If you entered replicate values (side by side), you can later choose if you want the heat map to be based on the mean, median or geometric mean. You can even choose to make a heat make of variation, and base the heat map on the SD, %CV or SEM of replicate values.
Color map and range
There are four choices of color maps:
•Single gradient. Choose the range of values to convert to colors and the range of colors.
•Grayscale. You can choose whether black or white is for the lower value, and what the range of values is.
•Rainbow. You choose the range of data values. Prism chooses the range of colors by fixing the saturation and brightness to 100% and varying the hue from 0˚ to 300˚. Using the Rainbow color map, the largest values are shown in red. If you select the Reverse Rainbow color map, the smallest values are encoded red.
•Double gradient. You choose the baseline value (almost always 0.0) and color (usually white or black). Then separately enter the maximum value (almost always positive) and color, and also enter the minimum value (almost always negative) and color.
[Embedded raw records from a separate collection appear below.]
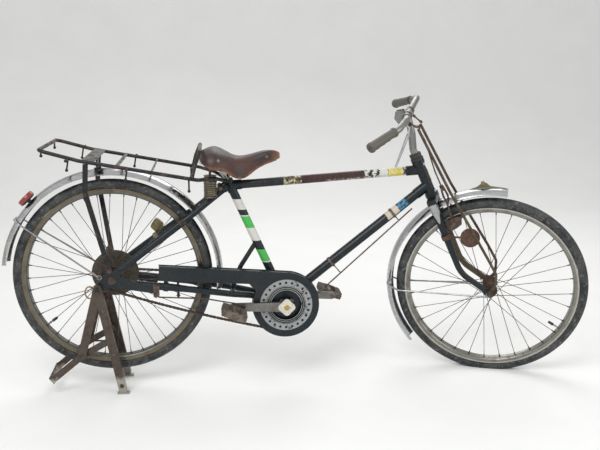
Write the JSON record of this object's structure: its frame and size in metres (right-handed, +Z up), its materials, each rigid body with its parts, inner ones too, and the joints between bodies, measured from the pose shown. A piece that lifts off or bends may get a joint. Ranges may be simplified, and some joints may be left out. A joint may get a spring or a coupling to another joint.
{
  "type": "roadster bicycle",
  "caption": "Old heavy roadster bicycle on its rear stand, with chain case, leather saddle, rear carrier, rod brakes and mudguards.",
  "frame": {"origin": "on the floor, under the middle of the whole box", "axes": "+X forward, +Y to the rider's left, +Z up"},
  "size_m": [1.9762, 0.6302, 0.9801],
  "materials": {
    "frame_paint": "gloss",
    "case_paint": "gloss",
    "carrier_paint": "satin",
    "chrome": "polished",
    "dull_steel": "satin",
    "rusty_steel": "matt",
    "chain_steel": "matt",
    "tyre": "matt",
    "rubber": "matt",
    "grip": "matt",
    "leather": "satin",
    "reflector": "gloss",
    "lock_brass": "satin"
  },
  "bodies": {
    "frame": {"head_tube": "frame_paint", "top_tube": "frame_paint", "down_tube": "frame_paint", "bottom_bracket_shell": "frame_paint", "seat_tube": "frame_paint", "seat_stays": "frame_paint", "chain_stays": "frame_paint", "frame_brace": "frame_paint", "dropouts": "frame_paint", "seat_post": "dull_steel", "saddle_leather": "leather", "saddle_frame": "rusty_steel", "saddle_springs": "dull_steel", "rear_mudguard": "chrome", "rear_guard_stays": "chrome", "tail_reflector": "reflector", "carrier_frame": "carrier_paint", "carrier_legs": "carrier_paint", "carrier_hoop": "carrier_paint", "chain": "chain_steel", "chain_case": "case_paint", "rear_brake_plate": "rusty_steel", "brake_rods": "rusty_steel", "box_lock": "lock_brass", "rear_axle": "dull_steel"},
    "steering": {"fork": "frame_paint", "headset": "dull_steel", "handlebar": "chrome", "grips": "grip", "fork_stays": "rusty_steel", "front_mudguard": "chrome", "front_guard_stay": "chrome", "front_brake": "rusty_steel", "brake_lever": "chrome", "bar_clamps": "rusty_steel", "side_reflector": "rusty_steel", "lamp_bracket": "dull_steel", "front_axle": "dull_steel"},
    "front_wheel": {"front_tyre": "tyre", "front_rim": "dull_steel", "front_hub": "rusty_steel"},
    "rear_wheel": {"rear_tyre": "tyre", "rear_rim": "dull_steel", "rear_hub": "rusty_steel"},
    "crank": {"crankset": "dull_steel", "chainwheel": "dull_steel"},
    "right_pedal": {"pedal_right": "rubber"},
    "left_pedal": {"pedal_left": "rubber"},
    "stand": {"stand": "rusty_steel"}
  },
  "joints": [
    {"name": "steering_turn", "type": "hinge", "parent": "frame", "child": "steering", "pos_m": [0.46, -0.016, 0.65], "axis": [-0.4067, 0, 0.9135], "range_deg": [-23.8, 66.2]},
    {"name": "front_wheel_spin", "type": "hinge", "parent": "steering", "child": "front_wheel", "pos_m": [0.67776, -0.0408, 0.31811], "axis": [0.3304, 0.9323, 0.1471], "continuous": true},
    {"name": "rear_wheel_spin", "type": "hinge", "parent": "frame", "child": "rear_wheel", "pos_m": [-0.624, -0.016, 0.391], "axis": [0, 1, 0], "continuous": true},
    {"name": "crank_spin", "type": "hinge", "parent": "frame", "child": "crank", "pos_m": [-0.049, -0.016, 0.287], "axis": [0, 1, 0], "continuous": true},
    {"name": "right_pedal_spin", "type": "hinge", "parent": "crank", "child": "right_pedal", "pos_m": [-0.227, -0.154, 0.291], "axis": [0, 1, 0], "continuous": true},
    {"name": "left_pedal_spin", "type": "hinge", "parent": "crank", "child": "left_pedal", "pos_m": [0.128, 0.122, 0.272], "axis": [0, 1, 0], "continuous": true},
    {"name": "stand_fold", "type": "hinge", "parent": "frame", "child": "stand", "pos_m": [-0.671, -0.016, 0.368], "axis": [0, 1, 0], "range_deg": [0, 90]}
  ]
}
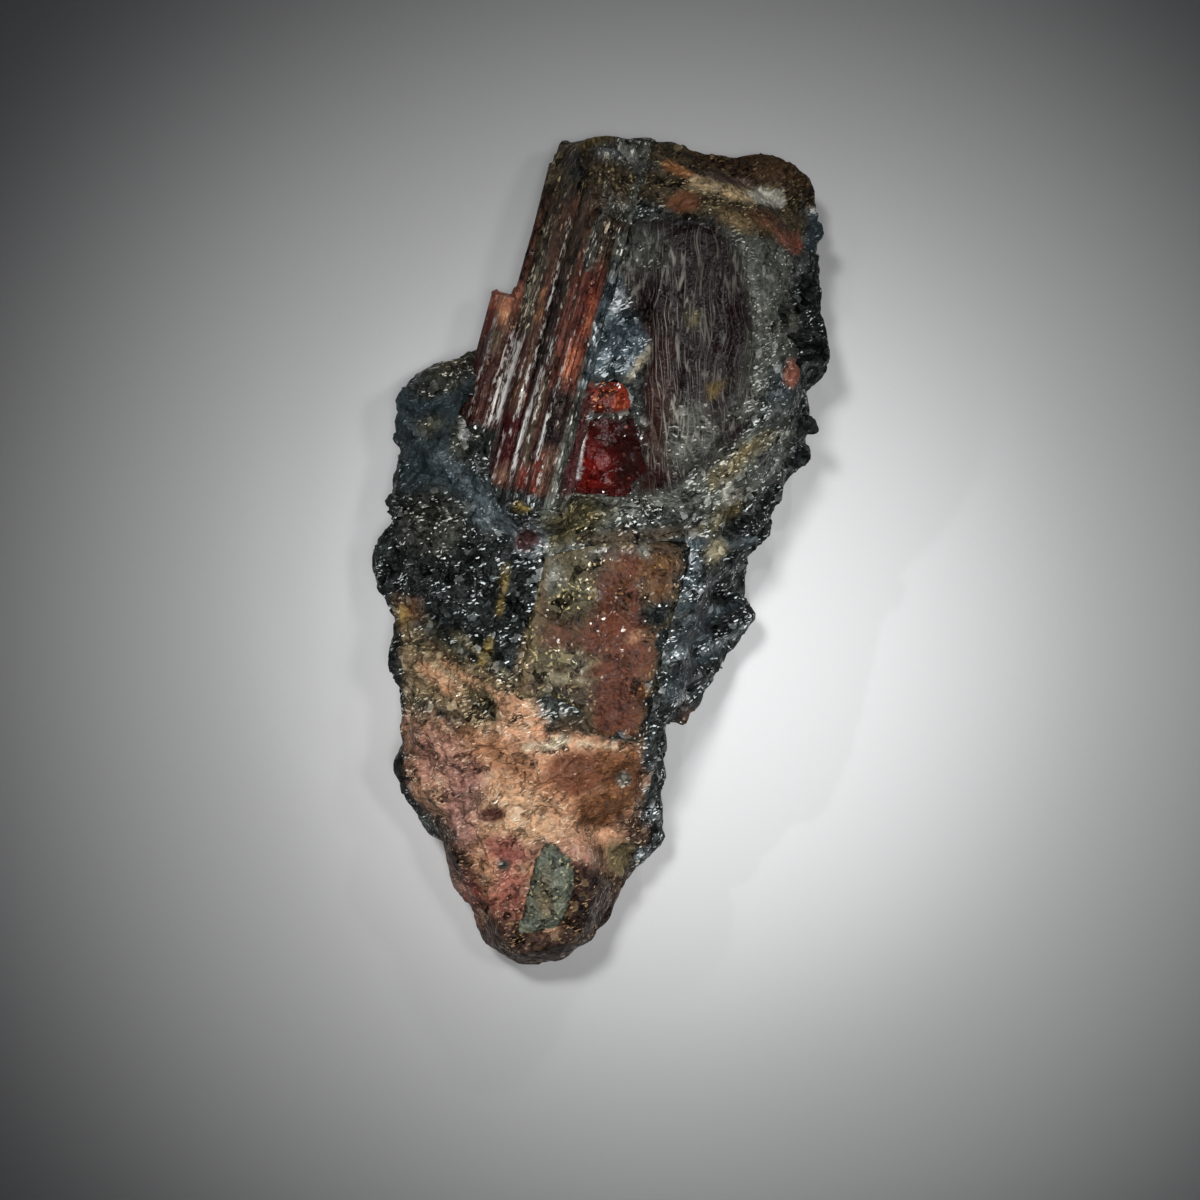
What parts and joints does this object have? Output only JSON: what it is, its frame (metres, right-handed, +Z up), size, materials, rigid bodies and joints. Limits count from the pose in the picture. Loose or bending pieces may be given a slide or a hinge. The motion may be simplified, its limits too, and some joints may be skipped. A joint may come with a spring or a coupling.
{
  "type": "rhodonite mineral specimen",
  "caption": "Rhodonite specimen: elongated dark galena rock with wine-red and brown rhodonite crystals and a pink granular end, lying on its flat broken back.",
  "frame": {"origin": "centre of the bounding box, on the flat broken back that the specimen lies on", "axes": "+Y along the specimen from the granular tip to the broken top, +X to its right, +Z up, out of the face that shows the crystals"},
  "size_m": [0.0496, 0.0897, 0.0325],
  "materials": {
    "galena": "broken metallic lead-grey cleavage chips, running into salmon-pink sugary rhodonite grains at the tip",
    "wine_rhodonite": "glassy striated blades, wine red to brown, orange where light comes through",
    "plum_rhodonite": "smooth dark plum face drawn over with fine wavy silvery lines",
    "red_rhodonite": "glassy deep red crystal with an orange bar along its upper edge",
    "brown_rhodonite": "satin reddish-brown slab with rust-orange rims and an olive side",
    "green_silicate": "fine-grained dull grey-green"
  },
  "bodies": {
    "root": {"galena_matrix": "galena", "striated_crystal": "wine_rhodonite", "lined_crystal": "plum_rhodonite", "red_crystal": "red_rhodonite", "brown_crystal": "brown_rhodonite", "green_wedge": "green_silicate"}
  },
  "joints": []
}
•Categorical. Enter a value or range of values, and what color you want it to show as. Repeat as needed. Ranges cannot overlap. You can't have one range "1-2" and another "2-3" because that would leave it ambiguous how to encode 2.0000. Instead do something like this -- one rage for "1.0-1.99" and another for "2.0-2.99".
Off the map
Choose a color to use if the value is too large or too small to be part of the map you defined, or if the value is blank or excluded. Of course, these choices are irrelevant if no values are off scale, blank or excluded. To make blank and excluded values more apparent, check an option to place a black X through those cells. Since the X is always black, use a light color to encode these cells.